* **Written task**:
Among the entries below, extract exactly the lines that run from the one with "Write the FreeCAD" through the one with "import Sketcher", both ends included.

* **Supplied information**:
+ + +

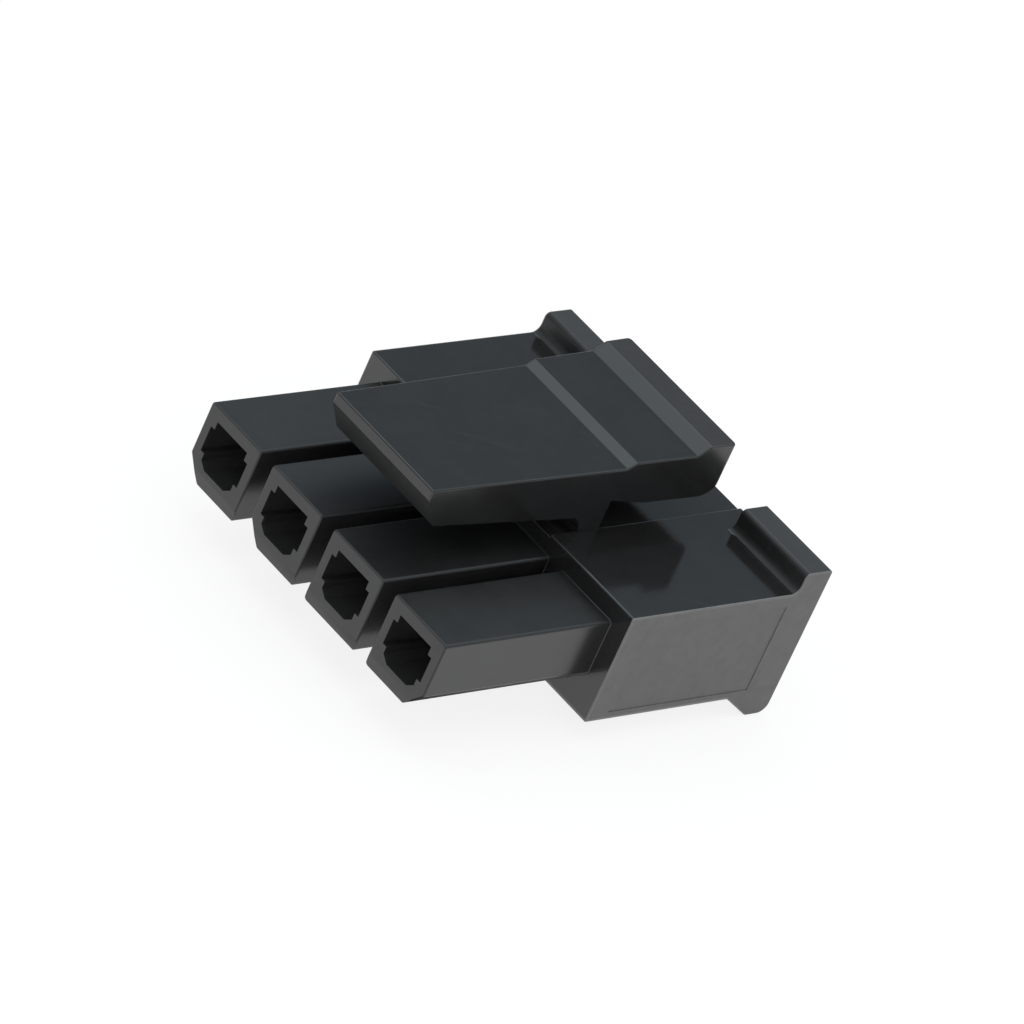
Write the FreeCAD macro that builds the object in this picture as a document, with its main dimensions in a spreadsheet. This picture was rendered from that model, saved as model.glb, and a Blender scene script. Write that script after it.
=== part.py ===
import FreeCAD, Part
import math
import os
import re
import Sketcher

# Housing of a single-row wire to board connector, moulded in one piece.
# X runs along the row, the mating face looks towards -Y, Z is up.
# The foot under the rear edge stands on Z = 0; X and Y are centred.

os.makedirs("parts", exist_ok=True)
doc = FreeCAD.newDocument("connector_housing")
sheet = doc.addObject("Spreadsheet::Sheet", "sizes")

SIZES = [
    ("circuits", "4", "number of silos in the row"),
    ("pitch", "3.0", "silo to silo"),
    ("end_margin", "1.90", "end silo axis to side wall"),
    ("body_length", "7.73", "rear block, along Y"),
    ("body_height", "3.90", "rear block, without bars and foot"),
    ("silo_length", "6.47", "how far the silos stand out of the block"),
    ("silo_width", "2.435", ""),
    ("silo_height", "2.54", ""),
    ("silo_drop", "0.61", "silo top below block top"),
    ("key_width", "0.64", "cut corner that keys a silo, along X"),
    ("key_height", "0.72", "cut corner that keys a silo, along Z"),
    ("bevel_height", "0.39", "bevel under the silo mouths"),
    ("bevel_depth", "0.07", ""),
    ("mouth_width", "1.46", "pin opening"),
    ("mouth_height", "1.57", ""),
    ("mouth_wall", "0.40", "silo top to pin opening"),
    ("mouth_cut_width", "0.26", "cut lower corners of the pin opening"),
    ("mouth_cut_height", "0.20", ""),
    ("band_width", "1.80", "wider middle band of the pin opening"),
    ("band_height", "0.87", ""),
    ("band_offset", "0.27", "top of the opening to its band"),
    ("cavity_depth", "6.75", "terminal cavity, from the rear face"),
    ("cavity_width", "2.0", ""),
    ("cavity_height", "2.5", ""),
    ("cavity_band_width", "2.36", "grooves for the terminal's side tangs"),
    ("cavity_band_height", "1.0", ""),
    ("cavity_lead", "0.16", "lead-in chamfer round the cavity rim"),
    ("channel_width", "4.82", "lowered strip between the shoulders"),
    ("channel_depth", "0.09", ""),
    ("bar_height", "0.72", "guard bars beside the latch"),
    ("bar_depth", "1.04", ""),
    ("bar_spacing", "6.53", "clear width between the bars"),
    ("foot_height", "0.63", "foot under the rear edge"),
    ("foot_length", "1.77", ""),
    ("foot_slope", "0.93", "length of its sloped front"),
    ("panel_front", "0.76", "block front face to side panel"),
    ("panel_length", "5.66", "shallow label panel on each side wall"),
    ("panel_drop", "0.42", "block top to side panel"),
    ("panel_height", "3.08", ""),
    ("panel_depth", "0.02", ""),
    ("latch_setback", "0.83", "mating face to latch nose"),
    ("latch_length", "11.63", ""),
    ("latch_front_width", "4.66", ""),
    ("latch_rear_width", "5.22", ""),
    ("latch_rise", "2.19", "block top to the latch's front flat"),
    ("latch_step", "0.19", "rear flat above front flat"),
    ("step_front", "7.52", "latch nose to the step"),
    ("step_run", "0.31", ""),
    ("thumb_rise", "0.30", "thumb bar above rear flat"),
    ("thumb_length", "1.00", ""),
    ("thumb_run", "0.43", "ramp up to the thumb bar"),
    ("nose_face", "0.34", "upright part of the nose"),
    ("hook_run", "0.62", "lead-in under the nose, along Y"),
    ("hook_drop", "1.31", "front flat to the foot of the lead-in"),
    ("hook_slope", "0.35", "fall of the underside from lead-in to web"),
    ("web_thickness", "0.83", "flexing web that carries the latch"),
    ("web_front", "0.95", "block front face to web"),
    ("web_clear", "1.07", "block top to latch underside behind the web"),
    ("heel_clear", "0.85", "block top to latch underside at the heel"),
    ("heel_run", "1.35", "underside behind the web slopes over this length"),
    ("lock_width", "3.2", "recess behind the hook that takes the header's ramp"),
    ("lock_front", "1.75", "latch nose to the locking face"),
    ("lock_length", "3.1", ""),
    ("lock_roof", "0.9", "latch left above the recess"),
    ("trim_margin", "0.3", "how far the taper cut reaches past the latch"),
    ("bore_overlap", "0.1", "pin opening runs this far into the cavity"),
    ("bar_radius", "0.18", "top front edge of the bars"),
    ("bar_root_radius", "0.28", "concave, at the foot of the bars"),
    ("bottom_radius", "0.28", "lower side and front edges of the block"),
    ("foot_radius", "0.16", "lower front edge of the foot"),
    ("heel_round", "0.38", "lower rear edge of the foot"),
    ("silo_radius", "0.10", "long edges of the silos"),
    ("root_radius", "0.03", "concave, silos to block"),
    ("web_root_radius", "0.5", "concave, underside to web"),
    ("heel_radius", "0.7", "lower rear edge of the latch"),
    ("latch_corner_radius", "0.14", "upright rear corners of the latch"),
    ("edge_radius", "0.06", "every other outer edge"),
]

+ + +

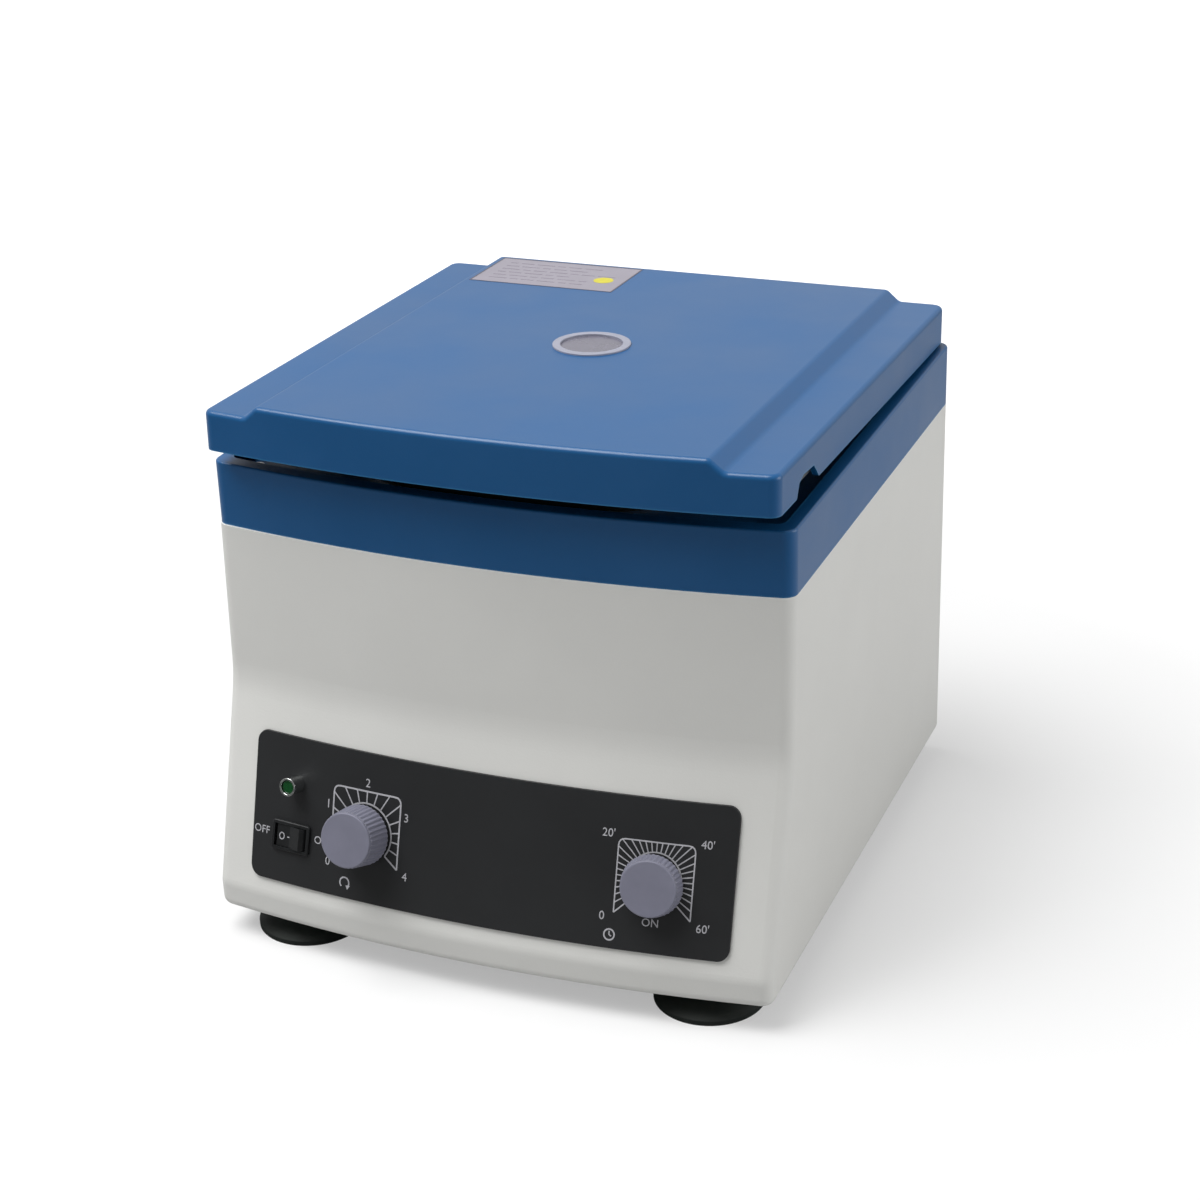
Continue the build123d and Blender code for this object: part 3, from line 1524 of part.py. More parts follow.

+ + +

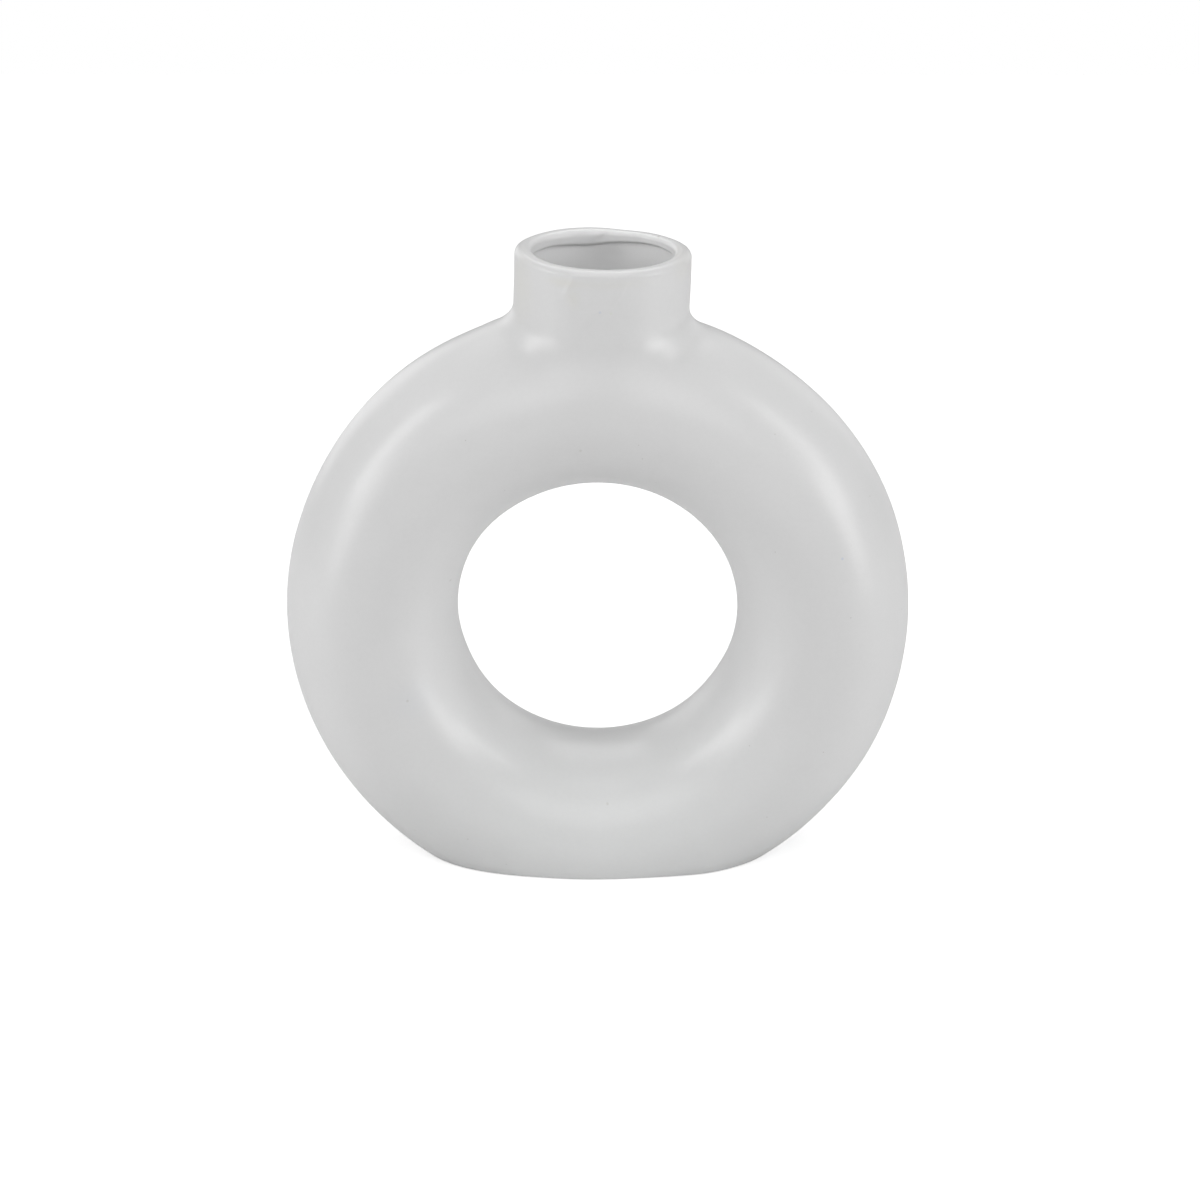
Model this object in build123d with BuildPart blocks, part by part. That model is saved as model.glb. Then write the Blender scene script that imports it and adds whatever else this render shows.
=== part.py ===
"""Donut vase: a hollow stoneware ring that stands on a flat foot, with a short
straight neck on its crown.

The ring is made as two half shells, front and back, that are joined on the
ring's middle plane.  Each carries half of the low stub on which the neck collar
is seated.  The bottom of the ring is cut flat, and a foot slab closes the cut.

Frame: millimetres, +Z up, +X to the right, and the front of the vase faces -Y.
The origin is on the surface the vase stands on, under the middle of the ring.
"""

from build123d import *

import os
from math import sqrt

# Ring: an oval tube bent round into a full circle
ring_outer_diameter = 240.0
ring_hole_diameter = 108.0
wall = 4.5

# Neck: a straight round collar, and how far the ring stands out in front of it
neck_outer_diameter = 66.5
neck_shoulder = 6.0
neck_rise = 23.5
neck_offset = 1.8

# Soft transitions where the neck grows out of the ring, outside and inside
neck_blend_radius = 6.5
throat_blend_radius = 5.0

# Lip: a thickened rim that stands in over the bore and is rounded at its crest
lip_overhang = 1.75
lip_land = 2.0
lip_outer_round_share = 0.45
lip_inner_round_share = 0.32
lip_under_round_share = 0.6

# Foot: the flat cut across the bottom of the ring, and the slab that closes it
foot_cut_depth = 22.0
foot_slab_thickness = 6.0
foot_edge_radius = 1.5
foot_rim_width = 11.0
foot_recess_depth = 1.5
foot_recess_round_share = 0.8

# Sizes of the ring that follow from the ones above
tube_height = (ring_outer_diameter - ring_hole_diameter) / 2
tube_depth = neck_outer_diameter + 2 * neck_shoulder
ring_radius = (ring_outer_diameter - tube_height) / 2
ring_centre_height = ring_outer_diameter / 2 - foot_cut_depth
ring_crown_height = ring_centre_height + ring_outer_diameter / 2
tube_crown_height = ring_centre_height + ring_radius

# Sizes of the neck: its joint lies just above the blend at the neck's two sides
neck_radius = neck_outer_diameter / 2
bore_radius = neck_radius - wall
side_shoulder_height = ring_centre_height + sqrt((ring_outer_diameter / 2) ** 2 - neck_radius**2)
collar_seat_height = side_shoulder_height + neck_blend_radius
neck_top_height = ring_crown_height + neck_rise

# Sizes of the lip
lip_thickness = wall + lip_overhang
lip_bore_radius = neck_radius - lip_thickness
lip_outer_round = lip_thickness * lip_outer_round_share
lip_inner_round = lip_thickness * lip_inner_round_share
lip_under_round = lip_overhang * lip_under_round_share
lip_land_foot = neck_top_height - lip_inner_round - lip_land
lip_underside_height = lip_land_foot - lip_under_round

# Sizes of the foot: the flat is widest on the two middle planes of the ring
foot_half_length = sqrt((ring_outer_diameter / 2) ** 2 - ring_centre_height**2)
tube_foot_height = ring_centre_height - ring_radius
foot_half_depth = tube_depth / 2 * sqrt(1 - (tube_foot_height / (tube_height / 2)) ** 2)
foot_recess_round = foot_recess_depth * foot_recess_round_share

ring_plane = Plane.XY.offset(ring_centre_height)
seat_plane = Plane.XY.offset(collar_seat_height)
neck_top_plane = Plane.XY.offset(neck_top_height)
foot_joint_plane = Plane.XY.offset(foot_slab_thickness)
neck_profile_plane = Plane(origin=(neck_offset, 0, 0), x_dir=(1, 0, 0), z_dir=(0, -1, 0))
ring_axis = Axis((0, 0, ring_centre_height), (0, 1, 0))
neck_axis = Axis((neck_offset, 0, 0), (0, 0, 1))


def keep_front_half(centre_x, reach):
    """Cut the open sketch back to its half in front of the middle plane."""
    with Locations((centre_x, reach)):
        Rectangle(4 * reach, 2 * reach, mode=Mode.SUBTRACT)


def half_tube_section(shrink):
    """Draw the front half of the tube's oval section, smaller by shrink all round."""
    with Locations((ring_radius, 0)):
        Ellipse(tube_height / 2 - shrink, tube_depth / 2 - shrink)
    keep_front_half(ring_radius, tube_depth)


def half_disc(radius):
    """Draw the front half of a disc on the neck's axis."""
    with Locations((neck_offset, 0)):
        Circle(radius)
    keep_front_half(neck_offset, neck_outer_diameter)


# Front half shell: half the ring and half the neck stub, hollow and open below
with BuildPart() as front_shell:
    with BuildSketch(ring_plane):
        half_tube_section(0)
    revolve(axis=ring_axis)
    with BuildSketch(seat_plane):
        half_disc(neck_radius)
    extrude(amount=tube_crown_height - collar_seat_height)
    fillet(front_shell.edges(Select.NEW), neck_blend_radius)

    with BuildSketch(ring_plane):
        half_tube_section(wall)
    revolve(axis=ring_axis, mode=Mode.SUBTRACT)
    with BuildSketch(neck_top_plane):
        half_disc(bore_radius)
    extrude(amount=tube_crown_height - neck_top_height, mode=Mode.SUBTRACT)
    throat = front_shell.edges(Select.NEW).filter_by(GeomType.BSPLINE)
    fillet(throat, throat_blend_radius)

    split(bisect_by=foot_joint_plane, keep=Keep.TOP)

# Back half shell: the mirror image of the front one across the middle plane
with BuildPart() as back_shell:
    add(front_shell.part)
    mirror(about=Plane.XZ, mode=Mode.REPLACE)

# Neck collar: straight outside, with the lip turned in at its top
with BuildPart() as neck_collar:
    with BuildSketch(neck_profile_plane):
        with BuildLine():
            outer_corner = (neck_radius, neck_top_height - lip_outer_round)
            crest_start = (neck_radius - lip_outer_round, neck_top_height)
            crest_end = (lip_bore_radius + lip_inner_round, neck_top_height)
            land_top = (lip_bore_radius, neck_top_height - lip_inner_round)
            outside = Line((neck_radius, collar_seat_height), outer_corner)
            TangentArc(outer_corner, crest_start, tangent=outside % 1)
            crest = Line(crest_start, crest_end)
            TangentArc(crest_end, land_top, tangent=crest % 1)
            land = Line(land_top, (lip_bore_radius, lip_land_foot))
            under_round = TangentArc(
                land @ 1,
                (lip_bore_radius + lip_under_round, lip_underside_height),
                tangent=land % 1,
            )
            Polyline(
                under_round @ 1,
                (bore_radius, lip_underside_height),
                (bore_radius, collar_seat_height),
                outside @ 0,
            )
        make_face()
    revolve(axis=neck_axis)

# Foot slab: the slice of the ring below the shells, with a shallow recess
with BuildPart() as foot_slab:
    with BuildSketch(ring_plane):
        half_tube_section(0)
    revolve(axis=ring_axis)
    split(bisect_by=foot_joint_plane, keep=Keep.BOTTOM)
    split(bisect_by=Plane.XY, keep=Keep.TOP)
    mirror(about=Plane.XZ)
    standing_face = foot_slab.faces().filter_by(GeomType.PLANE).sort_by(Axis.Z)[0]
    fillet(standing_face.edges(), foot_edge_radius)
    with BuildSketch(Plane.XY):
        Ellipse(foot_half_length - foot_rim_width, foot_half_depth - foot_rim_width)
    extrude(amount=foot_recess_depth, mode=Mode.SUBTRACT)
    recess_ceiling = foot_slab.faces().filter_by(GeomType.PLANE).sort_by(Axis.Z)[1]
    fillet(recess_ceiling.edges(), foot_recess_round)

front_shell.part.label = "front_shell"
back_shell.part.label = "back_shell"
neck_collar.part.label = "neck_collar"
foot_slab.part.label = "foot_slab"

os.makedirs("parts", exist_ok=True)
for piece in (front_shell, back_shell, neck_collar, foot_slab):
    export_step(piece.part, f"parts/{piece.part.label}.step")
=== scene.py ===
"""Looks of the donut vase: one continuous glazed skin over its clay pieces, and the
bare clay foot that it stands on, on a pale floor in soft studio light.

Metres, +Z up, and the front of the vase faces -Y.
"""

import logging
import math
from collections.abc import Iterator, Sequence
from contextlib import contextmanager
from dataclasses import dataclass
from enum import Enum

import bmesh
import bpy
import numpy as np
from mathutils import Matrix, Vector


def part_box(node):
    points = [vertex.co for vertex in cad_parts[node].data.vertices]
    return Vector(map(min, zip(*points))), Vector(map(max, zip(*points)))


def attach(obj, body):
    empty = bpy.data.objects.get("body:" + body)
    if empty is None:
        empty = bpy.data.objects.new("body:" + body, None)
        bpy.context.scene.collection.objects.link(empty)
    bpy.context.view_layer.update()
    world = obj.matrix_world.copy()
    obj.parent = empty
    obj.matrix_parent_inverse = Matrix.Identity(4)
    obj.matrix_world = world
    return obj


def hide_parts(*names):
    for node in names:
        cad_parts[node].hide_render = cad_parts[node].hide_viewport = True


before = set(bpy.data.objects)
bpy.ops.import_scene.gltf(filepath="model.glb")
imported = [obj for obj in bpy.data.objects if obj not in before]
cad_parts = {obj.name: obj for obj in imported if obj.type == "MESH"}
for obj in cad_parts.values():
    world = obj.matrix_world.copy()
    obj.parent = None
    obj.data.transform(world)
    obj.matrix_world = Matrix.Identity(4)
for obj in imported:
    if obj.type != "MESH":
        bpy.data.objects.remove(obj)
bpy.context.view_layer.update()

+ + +

* **Answer to this exercise**:
Write the FreeCAD macro that builds the object in this picture as a document, with its main dimensions in a spreadsheet. This picture was rendered from that model, saved as model.glb, and a Blender scene script. Write that script after it.
=== part.py ===
import FreeCAD, Part
import math
import os
import re
import Sketcher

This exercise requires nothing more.